Warner Losh | 17 Jan 22:09 2012

Re: FreeBSD has serious problems with focus, longevity, and lifecycle

On Jan 17, 2012, at 11:12 AM, John Kozubik wrote:
> Again, I'm not suggesting more snapshots - I am suggesting more real, bona fide releases.  This will help people.

I tend to agree with you.  Our release engineering process isn't serving the needs of users as much as it once
did.  When Walnut Creek was running release engineering, we had releases often because they wanted to make
money from their subscriptions.  This produced reasonably spaced minor releases and except for 4-5,
decently spaced major releases.  Even after the torch passed from walnut creek to others, there was still
either residual pressures to make the releases happen, or inherited mindset that keep on the same pace.

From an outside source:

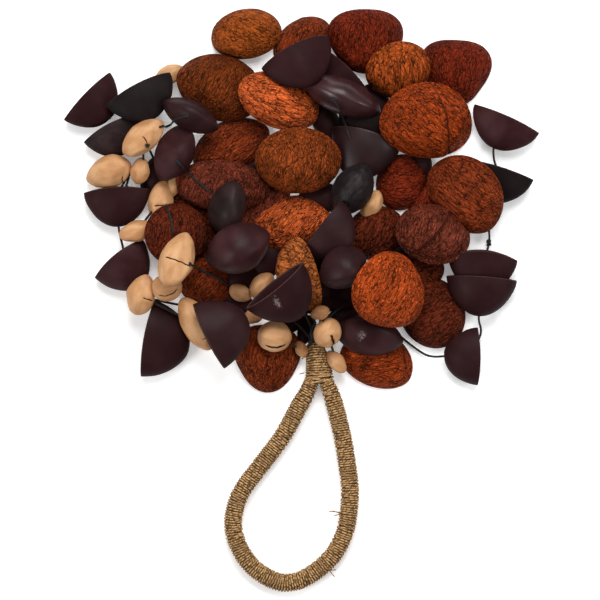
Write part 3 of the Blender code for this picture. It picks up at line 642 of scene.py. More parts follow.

Today we have lost our way.  We have no major vendor pushing the process along to make it happen faster.  We have
no reason to get things done faster or differently than the volunteers are doing it.  So we're languishing. 
9.0 took forever to get out, and we didn't do stop-gap 8.x releases.  Our port collection has also gotten
bigger since those by-gone days so doing a release of the whole ports tree is taking longer to QA, so
pressure to do it more often meets up with resource constraints.  Our binary update tools lag considerably
compared to Linux, and there's a big reluctance to whole-heartedly embrace PBI as a possible solution. 
Maybe pkgng will help there.  Maybe the various attempts to get ABI stability to allow for easier
decoupling of FreeBSD base and FreeBSD ports releases.

But we have a real problem here.  One I don't have easy answers for how to solve.  One that likely has many other
root-causes than the few I've cherry picked for this reply.  The underlying balances that allowed the
early project to succeed have shifted, but we've not shifted with them.